Gambling in Hawaii is small-time: occasionally-raided games in Chinatown, cockfights hither and yon that can double as unofficial farmer’s markets and craft fairs. Las Vegas, on the other hand, is as big-time as American gaming gets.
Sam Boyd lived in Honolulu and in Hilo, working in the illegal gambling scene. When he bought Las Vegas’ California Hotel out of receivership in the early 1970s (before the Eagles sang “Hotel California” in 1976; their hotel was metaphorical and unrelated) he had the idea of catering to Hawaii residents with charter flights and Hawaii food. His son Bill, his own hair now white but genial and sharp, told me his dad sent his executive chef to Hawaii to learn what Hawaii residents (Bill still uses the term “Hawaiians” for all who live in the islands but gets a pass because of his years, that being the Hawaiian way) eat and how to make it. He also told his workers to wear aloha shirts – and to be cool when guests left their slippas outside their room.
Las Vegas is not a scenic town, but Hawaii residents live amid some of the finest scenery in the world. Only someone who lives in a drab place would ask why Hawaii residents don’t save up their vacation days to seek out a scenic locale. It is also true that a mainlander who lives with 10 million or 20 million other people in a single metro area, who rarely sees any friend or relative at the mall, whose hundreds of fellow high school classmates have nearly all moved away, might have difficulty understanding the Hawaii classmates who mostly still live on the same island and seldom have much catching up to do, hold their reunions in Vegas, not so much to “reunite,” having never been scattered much, but to party.
Hawaii residents often work in hospitality, and when they do move away it is often to work at hotels from the same chain that employed them in the islands.

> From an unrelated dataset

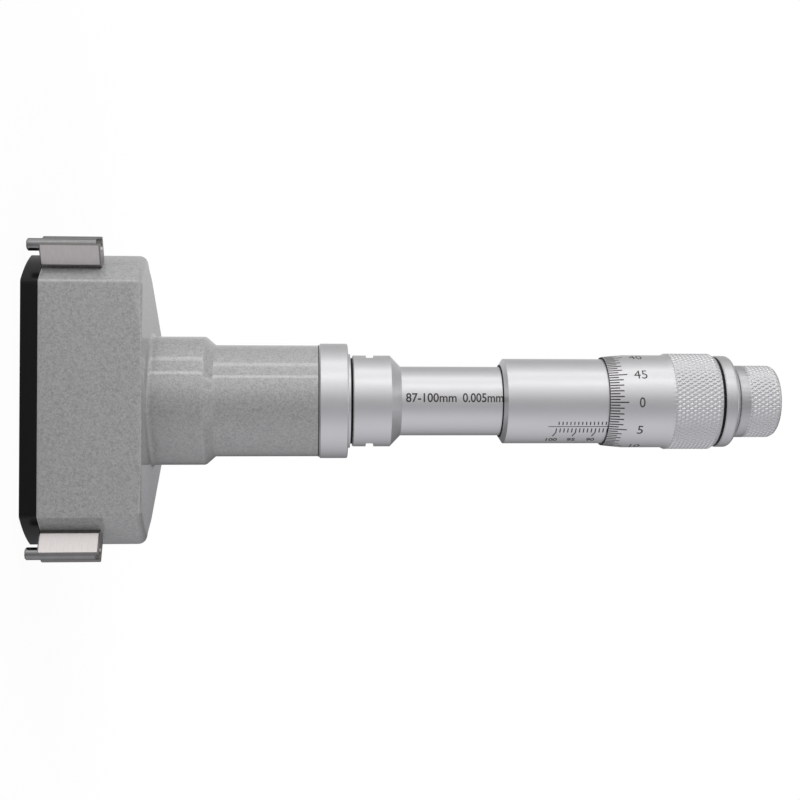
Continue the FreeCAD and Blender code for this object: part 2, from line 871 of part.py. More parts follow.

When I lived in D.C. and my wife Marilyn drove a Saab with a license plate that said HOKULEA, the only time anyone recognized the name it was a Hawaii-born valet at the Marriott in downtown Richmond, Va. (Earlier, when her vanity tags read KPOI, no one in D.C. got it (one engineer asked her if it meant “1,000 fish.”) It stands to reason that many hospitality workers moving to the mainland would wind up in Las Vegas, often working for Boyd Gaming. And by degrees it would become common knowledge that everything was more affordable in Las Vegas including housing.

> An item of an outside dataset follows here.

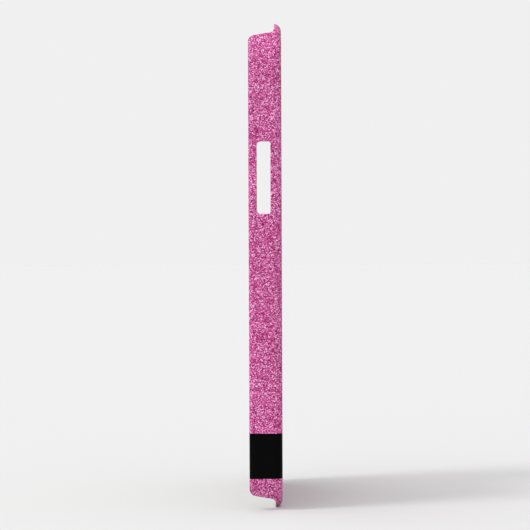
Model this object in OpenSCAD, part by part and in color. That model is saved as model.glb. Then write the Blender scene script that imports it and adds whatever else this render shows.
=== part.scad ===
// Push-fit hard case for a slim phone: one moulded shell under a thin decorative
// skin, which is laid in three areas: glitter, a plain black band, and glitter.
// The case stands on its bottom end, with +Z towards the phone's top, +X out of
// the case's back, and -Y on the side that has the single key slot.
// All lengths are in millimetres and all angles in degrees.

/* [Phone] */
// Length of the phone that the case holds
phone_length = 146.7; // [120:0.1:176]
// Width of the phone
phone_width = 71.5; // [59:0.1:86]
// Thickness of the phone
phone_thickness = 7.8; // [6.5:0.1:11]
// Radius of the phone's corners, seen from its back
phone_corner = 10.4; // [8.5:0.1:13]

/* [Fit] */
// Gap between the phone and the shell on every side
fit_gap = 0.1; // [0.05:0.05:0.3]
// How far the front lip reaches over the phone's face
lip_overhang = 0.6; // [0.4:0.05:1.2]
// Thickness of the lip in front of the phone's face
lip_thickness = 0.95; // [0.7:0.05:1.5]

/* [Walls] */
// Side wall, with its skin
side_wall = 1.5; // [1.2:0.05:2.2]
// Back wall, with its skin
back_wall = 1.3; // [1:0.05:1.8]
// Rounding of the edge all round the back
back_round = 2.35; // [2:0.05:2.85]
// Rounding of the edge all round the front
front_round = 1.5; // [0.8:0.05:1.8]
// Fillet between the back wall and the side walls, inside
inner_fillet = 1.2; // [0.5:0.05:1.5]
// Rounding of the lip's inner edge
lip_round = 0.3; // [0.1:0.05:0.4]

/* [Skin] */
// Thickness of the decorative skin
skin = 0.2; // [0.1:0.05:0.4]
// Height of the black band
band_height = 13.9; // [5:0.1:40]
// Height of the band's lower edge above the case's bottom end
band_rise = 9.8; // [7:0.1:30]

/* [Key slots] */
// Width of the single key's slot
key_slot_width = 4.15; // [3.2:0.05:5]
// Length of the single key's slot
key_slot_length = 22; // [14:0.5:30]
// Distance from the phone's top to the upper end of the single key's slot
key_slot_drop = 35.4; // [28:0.1:45]
// Width of the slot for the volume keys and the ring switch
volume_slot_width = 4.9; // [3.2:0.05:5]
// Length of the slot for the volume keys and the ring switch
volume_slot_length = 36; // [20:0.5:45]
// Distance from the phone's top to the upper end of the volume slot
volume_slot_drop = 25.5; // [22:0.1:35]
// How far both slots sit in front of the middle of the phone's thickness
slot_forward = 0.25; // [0:0.05:0.4]
// Corner radius of a slot on its front side
slot_front_corner = 1.15; // [0.6:0.05:1.5]
// Corner radius of a slot on its back side
slot_back_corner = 0.55; // [0.4:0.05:1.5]
// Rounding of a slot's outer edge
slot_edge = 0.3; // [0.1:0.05:0.35]

/* [Camera opening] */
// Width of the camera opening
camera_width = 31; // [24:0.5:38]
// Height of the camera opening
camera_height = 32; // [24:0.5:40]
// Corner radius of the camera opening
camera_corner = 8; // [4:0.5:10]
// Distance of the camera opening from the phone's side and top edges
camera_inset = 4.1; // [3.5:0.1:8]
// Rounding of the camera opening's outer edge
camera_edge = 0.5; // [0.2:0.05:0.6]

/* [End openings] */
// Height of the low rim that is left across each end, measured from the back
rim_height = 2.15; // [1.9:0.05:2.4]
// Rounding of the rim's crest
crest_round = 0.45; // [0.2:0.05:0.5]
// Distance from the rim's crest down to the corner wraps, beside the rim
wrap_drop = 3.05; // [2.6:0.05:3.5]
// Slope of the corner wraps' ends, falling towards the front
wrap_slope = 11; // [8:0.5:16]
// Fillet between the rim and the corner wraps' ends
notch_fillet = 1.5; // [0.3:0.1:2]
// Rounding of the corner wraps where their ends meet the front
wrap_round = 2.3; // [1:0.1:2.6]

/* [Hidden] */
$fn = 72;

pocket_width = phone_width + 2 * fit_gap;
pocket_length = phone_length + 2 * fit_gap;
pocket_corner = phone_corner + fit_gap;
case_width = pocket_width + 2 * side_wall;
case_length = pocket_length + 2 * side_wall;
case_corner = pocket_corner + side_wall;
lip_under = back_wall + phone_thickness + fit_gap;
case_thickness = lip_under + lip_thickness;

// Fillet under the lip, and how far every cut runs past the solid it opens
lip_fillet = 0.4;
past = 2;
// Draws a blending arc a little towards its corner, so that it crosses the two
// lines a few degrees off tangent
blend = 0.98;

// The case stands on the crest of its bottom rim, which the rounding at the back
// and the rounding of the crest leave a little short of the full length
crest_height = rim_height - crest_round;
crest_loss = back_round - sqrt(pow(back_round, 2) - pow(back_round - crest_height, 2));
standing_end = case_length / 2 - crest_loss;

slot_height = back_wall + (phone_thickness + fit_gap) / 2 + slot_forward;
phone_top = phone_length / 2;
band_foot = band_rise - standing_end;
band_top = band_foot + band_height;

glitter_pink = "#c4659f";
band_black = "#0c0b0c";
shell_white = "#f1efec";

// ---- Shapes that the parts share. They lie flat on the case's back: X across
// ---- the width, Y along the length, Z from the back (0) to the front.

// Stands the flat case up on its bottom end
module stand_up() {
    translate([case_thickness / 2, 0, standing_end]) rotate([90, 0, -90]) children();
}

// Sweeps a rim profile round a rectangle with equal round corners, and fills the
// middle. The profile's X is measured from the corners' axes, and it must be
// solid from low to high at X = 0.
module swept_slab(size, corner, low, high) {
    inner = [size[0] - 2 * corner, size[1] - 2 * corner];
    translate([-inner[0] / 2, -inner[1] / 2, low]) cube([inner[0], inner[1], high - low]);
    for (side = [0:3]) {
        run = inner[1 - side % 2];
        reach = inner[side % 2] / 2;
        rotate([0, 0, 90 * side]) translate([reach, 0, 0]) {
            rotate([90, 0, 0]) linear_extrude(height = run, center = true) children();
            translate([0, run / 2, 0]) rotate_extrude(angle = 90) children();
        }
    }
}

// Half of a slab's section, with its low and high outer edges rounded
module round_edge_profile(reach, low, high, low_round, high_round) {
    translate([0, low]) square([reach - low_round, low_round]);
    translate([0, low + low_round]) square([reach, high - low - low_round - high_round]);
    translate([0, high - high_round]) square([reach - high_round, high_round]);
    translate([reach - low_round, low + low_round]) circle(low_round);
    translate([reach - high_round, high - high_round]) circle(high_round);
}

// What a cut takes off to round an edge: the opening is on the side of -X, and
// the outer face is at Y = 0. The arc meets both faces a few degrees off tangent.
module edge_round_profile(radius) {
    centre = 1.1 * radius;
    difference() {
        translate([-radius / 2, -radius]) square([1.5 * radius, radius + past]);
        translate([centre, -centre]) circle(norm([0.1 * radius, centre]));
    }
}

// Rectangle with one corner radius on its +X side and another on its -X side
module two_radius_outline(size, corners) {
    half = size / 2;
    a = corners[0];
    b = corners[1];
    polygon([
        [half[0], -half[1] + a], [half[0], half[1] - a], [half[0] - a, half[1]], [-half[0] + b, half[1]],
        [-half[0], half[1] - b], [-half[0], -half[1] + b], [-half[0] + b, -half[1]], [half[0] - a, -half[1]]
    ]);
    for (end = [-1, 1]) {
        translate([half[0] - a, end * (half[1] - a)]) circle(a);
        translate([-half[0] + b, end * (half[1] - b)]) circle(b);
    }
}

// Cut for an opening through a wall: its mouth is at Z = 0 and faces +Z, and the
// mouth's edge is rounded all the way round
module opening(size, corners, depth, edge) {
    translate([0, 0, -depth]) linear_extrude(height = depth + past) two_radius_outline(size, corners);
    for (side = [0:3]) {
        along = side % 2 == 0 ? 1 : 0;
        radius_here = side == 0 || side == 3 ? corners[0] : corners[1];
        radius_next = side < 2 && side % 2 == 0 ? corners[0] : side == 3 ? corners[0] : corners[1];
        reach = size[1 - along] / 2;
        from = -size[along] / 2 + radius_here;
        to = size[along] / 2 - radius_next;
        rotate([0, 0, 90 * side]) {
            translate([reach, to, 0]) rotate([90, 0, 0]) linear_extrude(height = to - from)
                edge_round_profile(edge);
            translate([reach - radius_next, to, 0]) rotate_extrude(angle = 90)
                translate([radius_next, 0]) edge_round_profile(edge);
        }
    }
}

// ---- Cuts

module phone_pocket() {
    swept_slab([pocket_width, pocket_length], pocket_corner, back_wall, case_thickness + past) {
        round_edge_profile(pocket_corner, back_wall, lip_under, inner_fillet, lip_fillet);
        translate([0, lip_under - lip_fillet])
            square([pocket_corner - lip_overhang, case_thickness + past - lip_under + lip_fillet]);
        translate([pocket_corner - lip_overhang, case_thickness]) edge_round_profile(lip_round);
    }
}

// A slot through the +X side wall, with its long sides along Y
module key_slot(width, length, drop) {
    translate([case_width / 2, phone_top - drop - length / 2, slot_height])
        rotate([0, 90, 0]) rotate([0, 0, 180])
            opening([width, length], [slot_front_corner, slot_back_corner], side_wall + past, slot_edge);
}

module camera_opening() {
    translate([
        phone_width / 2 - camera_inset - camera_width / 2,
        phone_top - camera_inset - camera_height / 2,
        0
    ])
        rotate([180, 0, 0])
            opening([camera_width, camera_height], [camera_corner, camera_corner], back_wall + past, camera_edge);
}

// Section of the opening across an end: X is the height above the back, and Y is
// 0 at the rim's crest and negative into the case
module end_opening_profile() {
    front_drop = wrap_drop + (case_thickness - rim_height) * tan(wrap_slope);
    down_slope = [cos(wrap_slope), -sin(wrap_slope)];
    half_angle = (90 + wrap_slope) / 2;
    notch = [rim_height, -wrap_drop];
    notch_run = notch_fillet / tan(half_angle);
    notch_line = 45 - wrap_slope / 2;
    front = [case_thickness, -front_drop];
    front_run = wrap_round / tan(half_angle);
    front_line = 225 - wrap_slope / 2;
    front_start = front - front_run * down_slope;
    front_end = front - [0, front_run];
    outside = case_thickness + past;
    difference() {
        translate([crest_height, -crest_round]) square([2 * crest_round, crest_round + past]);
        translate([crest_height, -crest_round]) circle(crest_round);
    }
    polygon([
        [rim_height, past], notch + [0, notch_run], notch + notch_run * down_slope, front_start,
        [outside, front_start[1]], [outside, past]
    ]);
    translate(notch + blend * notch_fillet / sin(half_angle) * [cos(notch_line), sin(notch_line)])
        circle(notch_fillet);
    difference() {
        polygon([
            front_start, front_end, [outside, front_end[1]],
            [outside, front_start[1] + 1], front_start + [0, 1]
        ]);
        translate(front + blend * wrap_round / sin(half_angle) * [cos(front_line), sin(front_line)])
            circle(wrap_round);
    }
}

module end_openings() {
    for (end = [0, 1]) mirror([0, end, 0]) translate([0, standing_end, 0]) rotate([0, -90, 0])
        linear_extrude(height = case_width + 2 * past, center = true) end_opening_profile();
}

module all_cuts() {
    phone_pocket();
    key_slot(key_slot_width, key_slot_length, key_slot_drop);
    mirror([1, 0, 0]) key_slot(volume_slot_width, volume_slot_length, volume_slot_drop);
    camera_opening();
    end_openings();
}

// ---- Bodies

// The case as a block, with every outer face set in by the same amount
module case_block(inset) {
    swept_slab(
        [case_width - 2 * inset, case_length - 2 * inset], case_corner - inset,
        inset, case_thickness - inset
    )
        round_edge_profile(
            case_corner - inset, inset, case_thickness - inset,
            back_round - inset, front_round - inset
        );
}

// The part of the skin between two heights along the case's length
module skin_area(from, to) {
    difference() {
        intersection() {
            case_block(0);
            translate([-case_width / 2 - past, from, -past])
                cube([case_width + 2 * past, to - from, case_thickness + 2 * past]);
        }
        case_block(skin);
        all_cuts();
    }
}

// ---- Sub-parts

module shell() {
    color(shell_white) stand_up() difference() {
        case_block(skin);
        all_cuts();
    }
}

module upper_glitter_skin() {
    color(glitter_pink) stand_up() skin_area(band_top, case_length / 2 + past);
}

module black_band() {
    color(band_black) stand_up() skin_area(band_foot, band_top);
}

module lower_glitter_skin() {
    color(glitter_pink) stand_up() skin_area(-case_length / 2 - past, band_foot);
}

shell();
upper_glitter_skin();
black_band();
lower_glitter_skin();
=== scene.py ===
"""Push-fit phone case with a glitter film and a plain black band, on a plain studio floor.

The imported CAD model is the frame, and its nodes are the pieces that show. Each operator below
finishes one piece or two like pieces, and one more sets out the floor, the light and the
camera. All lengths are in metres, apart from the lens's own, which Blender takes in
millimetres.
"""

import math

import bmesh
import bpy
from bpy.props import FloatProperty, FloatVectorProperty, PointerProperty
from mathutils import Matrix, Vector


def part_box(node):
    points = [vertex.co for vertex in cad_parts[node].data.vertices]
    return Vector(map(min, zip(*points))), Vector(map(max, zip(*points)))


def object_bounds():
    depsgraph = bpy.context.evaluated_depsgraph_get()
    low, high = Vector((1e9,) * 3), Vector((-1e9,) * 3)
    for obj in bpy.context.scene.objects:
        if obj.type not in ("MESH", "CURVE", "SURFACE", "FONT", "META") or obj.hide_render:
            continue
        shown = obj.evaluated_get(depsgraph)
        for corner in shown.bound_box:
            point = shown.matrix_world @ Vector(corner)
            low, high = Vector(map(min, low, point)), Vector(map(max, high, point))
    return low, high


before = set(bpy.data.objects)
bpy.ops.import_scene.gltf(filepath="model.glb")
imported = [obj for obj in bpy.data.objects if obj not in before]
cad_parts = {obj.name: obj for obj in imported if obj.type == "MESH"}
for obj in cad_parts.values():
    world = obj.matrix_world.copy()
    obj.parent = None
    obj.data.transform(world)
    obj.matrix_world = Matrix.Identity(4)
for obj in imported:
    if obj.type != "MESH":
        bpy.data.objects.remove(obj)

bl_info = {
    "name": "Glitter Phone Case",
    "version": (1, 0, 0),
    "blender": (4, 5, 0),
    "location": "3D View > Sidebar > Phone Case",
    "description": "Finishes the pieces of a push-fit glitter phone case and lights them",
    "category": "Object",
}

MM = 0.001
CAD_LOW, CAD_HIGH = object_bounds()

# The case's back wall without its film, and how far from its inner face still counts as on it.
BACK_WALL = 1.1 * MM
FACE_MARGIN = 0.15 * MM

# Where the mould's ejector pins stood, how deep they sank in, and half the slope at a mark's edge.
PIN_ASIDE = 24 * MM
PIN_SPACING = 36 * MM
FIRST_PIN = 20 * MM
PIN_DEPTH = 0.05 * MM
PIN_EDGE = 0.15 * MM

# Distance over which the tone of the glitter film and of the moulding drifts.
FILM_DRIFT = 12 * MM
SHELL_DRIFT = 18 * MM

# The studio's floor, the width of the camera's sensor in millimetres, and how far the camera
# stands along X from the middle of the case.
FLOOR_RADIUS = 6.0
SENSOR_WIDTH = 36.0
CAMERA_ASIDE = -0.1 * MM


# ---------------------------------------------------------------- colour and nodes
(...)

On our visit to Vegas – the Sunrise crew flew there Friday night, shot features Saturday and Sunday, and broadcast the show live Monday and Tuesday – we stayed in the California Hotel, full of people we knew, and also met kama’aina ex-pats who now own homes in Vegas. It was this latter group that showed us that Vegas is more than a place where locals visit and former locals live. The locals who live there, to ameliorate their homesickness and to nurture their lifestyles, throw local-style parties for themselves – leave you slippas at the door – they make their own localkine foods for these parties, and to bring to the sports bar at the Cal to watch the same games they would watch here in the islands.